Records with modeling code:

==========

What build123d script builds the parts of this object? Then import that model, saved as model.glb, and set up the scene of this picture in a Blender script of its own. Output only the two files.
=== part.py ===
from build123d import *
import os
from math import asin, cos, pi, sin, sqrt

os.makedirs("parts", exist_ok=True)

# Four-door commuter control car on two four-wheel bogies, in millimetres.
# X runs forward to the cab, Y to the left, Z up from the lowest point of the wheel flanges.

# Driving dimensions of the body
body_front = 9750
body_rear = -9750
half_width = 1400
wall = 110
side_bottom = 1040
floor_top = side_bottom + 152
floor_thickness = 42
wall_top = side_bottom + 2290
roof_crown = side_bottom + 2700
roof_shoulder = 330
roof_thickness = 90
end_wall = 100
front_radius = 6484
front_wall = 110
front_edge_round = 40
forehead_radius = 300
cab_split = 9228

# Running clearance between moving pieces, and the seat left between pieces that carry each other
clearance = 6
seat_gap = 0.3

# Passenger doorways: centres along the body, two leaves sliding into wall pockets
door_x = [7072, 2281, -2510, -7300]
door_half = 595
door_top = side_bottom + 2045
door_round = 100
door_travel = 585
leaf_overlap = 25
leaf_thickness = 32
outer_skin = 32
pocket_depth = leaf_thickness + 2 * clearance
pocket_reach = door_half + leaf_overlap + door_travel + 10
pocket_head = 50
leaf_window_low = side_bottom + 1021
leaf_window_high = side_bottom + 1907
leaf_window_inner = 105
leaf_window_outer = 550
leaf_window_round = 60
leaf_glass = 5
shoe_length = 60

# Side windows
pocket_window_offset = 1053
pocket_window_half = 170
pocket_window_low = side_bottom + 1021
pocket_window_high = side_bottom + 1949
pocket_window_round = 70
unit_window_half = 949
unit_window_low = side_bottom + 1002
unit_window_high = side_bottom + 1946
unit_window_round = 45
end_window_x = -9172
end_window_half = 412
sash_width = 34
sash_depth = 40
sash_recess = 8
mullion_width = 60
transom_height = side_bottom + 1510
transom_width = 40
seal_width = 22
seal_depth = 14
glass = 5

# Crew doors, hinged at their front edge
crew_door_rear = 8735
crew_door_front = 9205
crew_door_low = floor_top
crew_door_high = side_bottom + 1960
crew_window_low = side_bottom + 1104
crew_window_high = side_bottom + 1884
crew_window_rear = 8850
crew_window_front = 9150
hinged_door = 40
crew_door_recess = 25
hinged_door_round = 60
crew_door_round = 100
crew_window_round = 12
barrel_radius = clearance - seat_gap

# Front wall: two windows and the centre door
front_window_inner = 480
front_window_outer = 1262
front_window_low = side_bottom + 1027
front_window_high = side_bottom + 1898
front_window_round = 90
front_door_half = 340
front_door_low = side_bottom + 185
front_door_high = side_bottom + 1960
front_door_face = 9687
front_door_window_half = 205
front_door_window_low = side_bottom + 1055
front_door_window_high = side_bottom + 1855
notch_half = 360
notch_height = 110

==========

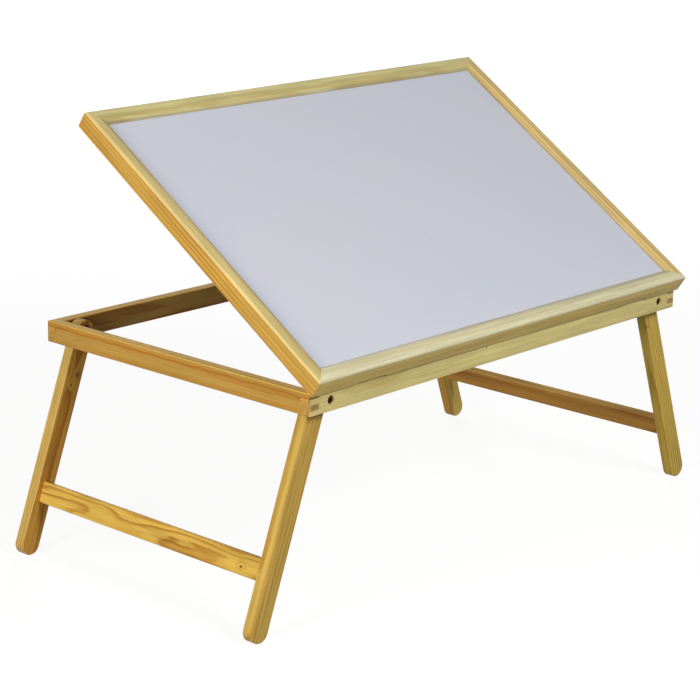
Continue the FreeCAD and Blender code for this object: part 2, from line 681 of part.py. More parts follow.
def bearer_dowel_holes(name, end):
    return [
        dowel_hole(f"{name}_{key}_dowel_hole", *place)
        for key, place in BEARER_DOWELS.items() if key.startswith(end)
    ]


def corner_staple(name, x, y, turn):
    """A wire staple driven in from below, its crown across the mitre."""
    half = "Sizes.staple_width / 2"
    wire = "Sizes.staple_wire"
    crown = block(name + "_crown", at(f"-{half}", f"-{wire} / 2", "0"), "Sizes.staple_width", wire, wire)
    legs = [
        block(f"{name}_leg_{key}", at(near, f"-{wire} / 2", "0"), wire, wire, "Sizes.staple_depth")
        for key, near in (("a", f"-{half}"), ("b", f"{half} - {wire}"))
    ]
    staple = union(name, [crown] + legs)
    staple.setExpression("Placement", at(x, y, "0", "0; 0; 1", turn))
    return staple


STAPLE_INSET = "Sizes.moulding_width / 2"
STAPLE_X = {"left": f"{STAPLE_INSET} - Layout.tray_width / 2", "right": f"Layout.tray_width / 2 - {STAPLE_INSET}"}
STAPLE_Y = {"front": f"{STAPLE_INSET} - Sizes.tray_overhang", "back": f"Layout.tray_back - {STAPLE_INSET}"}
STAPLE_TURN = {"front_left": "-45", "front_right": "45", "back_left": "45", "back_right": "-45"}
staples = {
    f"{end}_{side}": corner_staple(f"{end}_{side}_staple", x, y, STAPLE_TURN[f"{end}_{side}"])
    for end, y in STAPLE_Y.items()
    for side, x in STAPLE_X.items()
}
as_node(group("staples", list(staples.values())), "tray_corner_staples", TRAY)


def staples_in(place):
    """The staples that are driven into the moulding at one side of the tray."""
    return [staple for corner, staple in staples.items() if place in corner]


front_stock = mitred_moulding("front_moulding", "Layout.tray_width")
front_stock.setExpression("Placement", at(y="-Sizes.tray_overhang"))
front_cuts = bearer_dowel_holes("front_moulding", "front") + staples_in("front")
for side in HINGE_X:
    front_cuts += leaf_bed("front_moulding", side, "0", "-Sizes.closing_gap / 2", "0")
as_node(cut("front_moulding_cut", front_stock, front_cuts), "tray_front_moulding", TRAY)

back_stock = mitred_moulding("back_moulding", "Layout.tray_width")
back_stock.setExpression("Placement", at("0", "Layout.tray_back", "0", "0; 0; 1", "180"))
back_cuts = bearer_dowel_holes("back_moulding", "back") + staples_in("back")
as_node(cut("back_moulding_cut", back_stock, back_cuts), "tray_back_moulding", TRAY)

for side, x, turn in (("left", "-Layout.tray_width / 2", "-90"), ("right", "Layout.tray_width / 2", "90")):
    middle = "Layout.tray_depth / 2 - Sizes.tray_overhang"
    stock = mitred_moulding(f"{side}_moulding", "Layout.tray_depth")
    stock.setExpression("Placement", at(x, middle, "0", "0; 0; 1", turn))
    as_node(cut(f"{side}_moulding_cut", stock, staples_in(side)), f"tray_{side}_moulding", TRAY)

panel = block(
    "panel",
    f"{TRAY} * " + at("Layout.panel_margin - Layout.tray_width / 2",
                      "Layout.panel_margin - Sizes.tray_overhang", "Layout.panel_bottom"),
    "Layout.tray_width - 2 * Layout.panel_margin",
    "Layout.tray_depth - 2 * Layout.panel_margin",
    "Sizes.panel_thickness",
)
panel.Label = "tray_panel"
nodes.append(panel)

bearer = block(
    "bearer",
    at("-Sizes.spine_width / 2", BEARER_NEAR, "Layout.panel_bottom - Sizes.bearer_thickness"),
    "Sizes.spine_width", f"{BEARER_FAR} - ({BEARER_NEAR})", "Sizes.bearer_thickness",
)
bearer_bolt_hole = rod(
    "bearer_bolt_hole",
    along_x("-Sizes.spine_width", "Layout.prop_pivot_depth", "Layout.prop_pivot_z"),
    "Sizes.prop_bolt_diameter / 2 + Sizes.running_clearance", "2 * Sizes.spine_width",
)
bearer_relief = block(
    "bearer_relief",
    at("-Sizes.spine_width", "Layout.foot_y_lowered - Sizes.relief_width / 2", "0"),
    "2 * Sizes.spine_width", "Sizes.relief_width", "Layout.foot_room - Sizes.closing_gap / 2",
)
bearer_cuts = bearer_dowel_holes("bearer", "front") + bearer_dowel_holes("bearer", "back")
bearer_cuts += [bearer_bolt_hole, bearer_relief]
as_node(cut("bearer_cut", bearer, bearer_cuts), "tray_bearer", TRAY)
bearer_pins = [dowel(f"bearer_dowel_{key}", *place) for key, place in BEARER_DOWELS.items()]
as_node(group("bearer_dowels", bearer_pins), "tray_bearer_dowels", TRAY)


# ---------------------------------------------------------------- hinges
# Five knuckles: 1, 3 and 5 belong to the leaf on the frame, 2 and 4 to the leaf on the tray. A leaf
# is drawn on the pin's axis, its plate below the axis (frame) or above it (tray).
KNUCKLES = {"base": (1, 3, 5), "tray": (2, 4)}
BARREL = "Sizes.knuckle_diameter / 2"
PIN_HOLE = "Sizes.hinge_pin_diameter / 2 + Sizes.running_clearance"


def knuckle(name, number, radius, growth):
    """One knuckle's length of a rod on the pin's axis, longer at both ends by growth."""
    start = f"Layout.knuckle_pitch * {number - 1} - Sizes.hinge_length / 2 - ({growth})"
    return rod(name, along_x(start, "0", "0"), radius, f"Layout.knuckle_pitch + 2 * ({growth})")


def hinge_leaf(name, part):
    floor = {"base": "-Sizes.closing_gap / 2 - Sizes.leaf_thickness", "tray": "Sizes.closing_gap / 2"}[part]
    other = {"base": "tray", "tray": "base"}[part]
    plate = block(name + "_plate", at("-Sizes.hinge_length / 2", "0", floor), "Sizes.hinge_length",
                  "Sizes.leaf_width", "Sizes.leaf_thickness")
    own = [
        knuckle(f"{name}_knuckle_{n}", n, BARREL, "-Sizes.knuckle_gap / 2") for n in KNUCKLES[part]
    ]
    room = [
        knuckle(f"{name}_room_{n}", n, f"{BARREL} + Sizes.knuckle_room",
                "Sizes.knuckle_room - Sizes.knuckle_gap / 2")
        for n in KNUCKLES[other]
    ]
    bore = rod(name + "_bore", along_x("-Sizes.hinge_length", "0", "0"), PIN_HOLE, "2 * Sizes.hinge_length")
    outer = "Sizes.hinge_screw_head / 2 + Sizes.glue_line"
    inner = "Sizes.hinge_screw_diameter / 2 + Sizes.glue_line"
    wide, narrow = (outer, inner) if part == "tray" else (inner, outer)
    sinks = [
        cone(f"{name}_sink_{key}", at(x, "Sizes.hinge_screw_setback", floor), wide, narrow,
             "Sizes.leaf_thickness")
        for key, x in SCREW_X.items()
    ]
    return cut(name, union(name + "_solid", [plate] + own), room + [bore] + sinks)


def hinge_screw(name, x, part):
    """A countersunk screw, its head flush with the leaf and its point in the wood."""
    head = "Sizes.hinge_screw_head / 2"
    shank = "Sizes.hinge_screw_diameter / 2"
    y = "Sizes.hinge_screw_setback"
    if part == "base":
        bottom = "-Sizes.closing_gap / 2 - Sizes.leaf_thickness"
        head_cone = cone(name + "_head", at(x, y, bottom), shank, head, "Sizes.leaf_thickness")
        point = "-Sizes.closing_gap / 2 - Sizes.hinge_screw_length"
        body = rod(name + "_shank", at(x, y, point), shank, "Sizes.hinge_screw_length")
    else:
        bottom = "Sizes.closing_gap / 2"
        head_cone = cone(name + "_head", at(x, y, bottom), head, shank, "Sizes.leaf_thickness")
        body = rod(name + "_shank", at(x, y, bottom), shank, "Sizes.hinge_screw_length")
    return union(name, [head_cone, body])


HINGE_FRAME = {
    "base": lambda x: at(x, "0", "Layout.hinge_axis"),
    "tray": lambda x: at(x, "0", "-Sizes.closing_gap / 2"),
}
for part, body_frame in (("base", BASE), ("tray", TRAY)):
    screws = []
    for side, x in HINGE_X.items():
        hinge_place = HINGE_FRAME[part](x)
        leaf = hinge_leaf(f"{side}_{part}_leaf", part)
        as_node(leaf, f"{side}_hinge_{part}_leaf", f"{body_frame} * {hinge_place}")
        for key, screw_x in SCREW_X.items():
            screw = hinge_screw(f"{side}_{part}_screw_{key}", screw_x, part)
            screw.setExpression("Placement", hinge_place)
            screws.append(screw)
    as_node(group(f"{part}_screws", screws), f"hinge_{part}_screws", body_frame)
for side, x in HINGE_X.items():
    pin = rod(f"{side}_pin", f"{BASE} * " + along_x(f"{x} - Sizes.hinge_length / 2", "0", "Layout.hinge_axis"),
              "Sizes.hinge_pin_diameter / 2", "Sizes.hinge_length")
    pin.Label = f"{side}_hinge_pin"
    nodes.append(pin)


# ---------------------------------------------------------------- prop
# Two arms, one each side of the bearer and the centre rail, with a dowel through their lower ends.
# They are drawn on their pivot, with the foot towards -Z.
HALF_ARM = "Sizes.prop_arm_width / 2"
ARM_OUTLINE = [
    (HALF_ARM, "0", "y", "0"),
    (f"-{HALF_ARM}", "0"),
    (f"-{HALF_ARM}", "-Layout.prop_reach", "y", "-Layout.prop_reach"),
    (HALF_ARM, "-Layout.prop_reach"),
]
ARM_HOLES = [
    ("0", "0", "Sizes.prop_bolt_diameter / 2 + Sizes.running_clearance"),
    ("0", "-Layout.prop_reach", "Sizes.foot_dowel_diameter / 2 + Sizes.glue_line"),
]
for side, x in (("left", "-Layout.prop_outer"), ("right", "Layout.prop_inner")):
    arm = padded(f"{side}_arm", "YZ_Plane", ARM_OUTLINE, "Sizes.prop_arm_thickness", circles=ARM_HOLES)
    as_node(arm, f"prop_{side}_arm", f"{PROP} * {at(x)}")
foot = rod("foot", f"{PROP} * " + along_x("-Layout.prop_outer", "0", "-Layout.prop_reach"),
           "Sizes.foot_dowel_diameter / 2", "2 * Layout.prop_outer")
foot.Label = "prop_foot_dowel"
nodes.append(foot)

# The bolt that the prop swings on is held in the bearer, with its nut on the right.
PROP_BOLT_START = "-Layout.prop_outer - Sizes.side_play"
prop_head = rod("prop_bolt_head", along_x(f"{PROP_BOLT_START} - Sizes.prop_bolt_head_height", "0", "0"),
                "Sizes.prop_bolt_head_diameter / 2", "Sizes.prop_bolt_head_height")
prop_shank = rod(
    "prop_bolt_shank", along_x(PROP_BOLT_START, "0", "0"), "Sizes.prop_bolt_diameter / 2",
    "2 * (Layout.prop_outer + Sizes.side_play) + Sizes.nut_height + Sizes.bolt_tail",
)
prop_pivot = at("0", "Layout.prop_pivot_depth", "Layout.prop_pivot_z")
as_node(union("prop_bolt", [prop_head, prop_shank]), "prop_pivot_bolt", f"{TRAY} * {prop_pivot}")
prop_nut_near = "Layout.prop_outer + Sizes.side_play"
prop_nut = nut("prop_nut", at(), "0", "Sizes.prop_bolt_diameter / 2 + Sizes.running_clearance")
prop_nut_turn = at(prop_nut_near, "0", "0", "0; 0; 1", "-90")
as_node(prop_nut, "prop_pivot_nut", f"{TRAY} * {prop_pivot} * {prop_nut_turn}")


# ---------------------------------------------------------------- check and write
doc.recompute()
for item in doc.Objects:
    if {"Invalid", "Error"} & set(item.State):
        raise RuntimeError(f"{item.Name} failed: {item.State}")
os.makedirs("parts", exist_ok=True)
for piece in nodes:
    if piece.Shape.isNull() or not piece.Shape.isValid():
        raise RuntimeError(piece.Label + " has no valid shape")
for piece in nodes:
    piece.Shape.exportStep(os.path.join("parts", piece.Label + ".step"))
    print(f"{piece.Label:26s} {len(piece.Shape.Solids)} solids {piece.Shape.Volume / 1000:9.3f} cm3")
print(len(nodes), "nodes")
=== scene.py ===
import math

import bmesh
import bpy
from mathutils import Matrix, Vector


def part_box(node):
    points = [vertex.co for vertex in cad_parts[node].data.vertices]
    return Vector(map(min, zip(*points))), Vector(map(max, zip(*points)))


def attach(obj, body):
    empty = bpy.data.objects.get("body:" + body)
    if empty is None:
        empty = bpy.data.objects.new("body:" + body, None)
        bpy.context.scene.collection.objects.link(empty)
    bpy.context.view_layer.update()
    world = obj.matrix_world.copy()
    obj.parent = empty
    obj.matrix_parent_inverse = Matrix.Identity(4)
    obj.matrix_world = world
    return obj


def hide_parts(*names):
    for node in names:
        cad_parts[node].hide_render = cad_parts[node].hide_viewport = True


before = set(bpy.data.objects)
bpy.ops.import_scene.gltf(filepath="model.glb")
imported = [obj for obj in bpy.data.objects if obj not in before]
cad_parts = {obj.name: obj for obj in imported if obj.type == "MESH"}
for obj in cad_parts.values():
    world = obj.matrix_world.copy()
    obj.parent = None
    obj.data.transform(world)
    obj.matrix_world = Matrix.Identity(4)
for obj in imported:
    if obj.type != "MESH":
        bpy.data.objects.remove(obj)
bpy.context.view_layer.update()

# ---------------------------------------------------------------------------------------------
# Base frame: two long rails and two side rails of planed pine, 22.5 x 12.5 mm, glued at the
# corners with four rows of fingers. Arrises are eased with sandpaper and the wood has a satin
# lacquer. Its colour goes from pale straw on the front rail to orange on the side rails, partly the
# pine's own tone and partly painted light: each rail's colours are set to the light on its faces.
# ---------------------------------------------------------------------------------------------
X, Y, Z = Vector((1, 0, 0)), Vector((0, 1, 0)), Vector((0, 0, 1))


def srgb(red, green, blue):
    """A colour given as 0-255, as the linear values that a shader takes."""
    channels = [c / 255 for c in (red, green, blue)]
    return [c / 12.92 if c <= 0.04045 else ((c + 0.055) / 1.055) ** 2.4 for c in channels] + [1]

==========

--- Written problem ---
Set down exactly the lines from the line that contains "obj.matrix_world = Matrix.Identity(4)" to the line that contains "return [c /", both lines included, and nothing more.

--- Exercise response ---
    obj.matrix_world = Matrix.Identity(4)
for obj in imported:
    if obj.type != "MESH":
        bpy.data.objects.remove(obj)
bpy.context.view_layer.update()

# ---------------------------------------------------------------------------------------------
# Base frame: two long rails and two side rails of planed pine, 22.5 x 12.5 mm, glued at the
# corners with four rows of fingers. Arrises are eased with sandpaper and the wood has a satin
# lacquer. Its colour goes from pale straw on the front rail to orange on the side rails, partly the
# pine's own tone and partly painted light: each rail's colours are set to the light on its faces.
# ---------------------------------------------------------------------------------------------
X, Y, Z = Vector((1, 0, 0)), Vector((0, 1, 0)), Vector((0, 0, 1))


def srgb(red, green, blue):
    """A colour given as 0-255, as the linear values that a shader takes."""
    channels = [c / 255 for c in (red, green, blue)]
    return [c / 12.92 if c <= 0.04045 else ((c + 0.055) / 1.055) ** 2.4 for c in channels] + [1]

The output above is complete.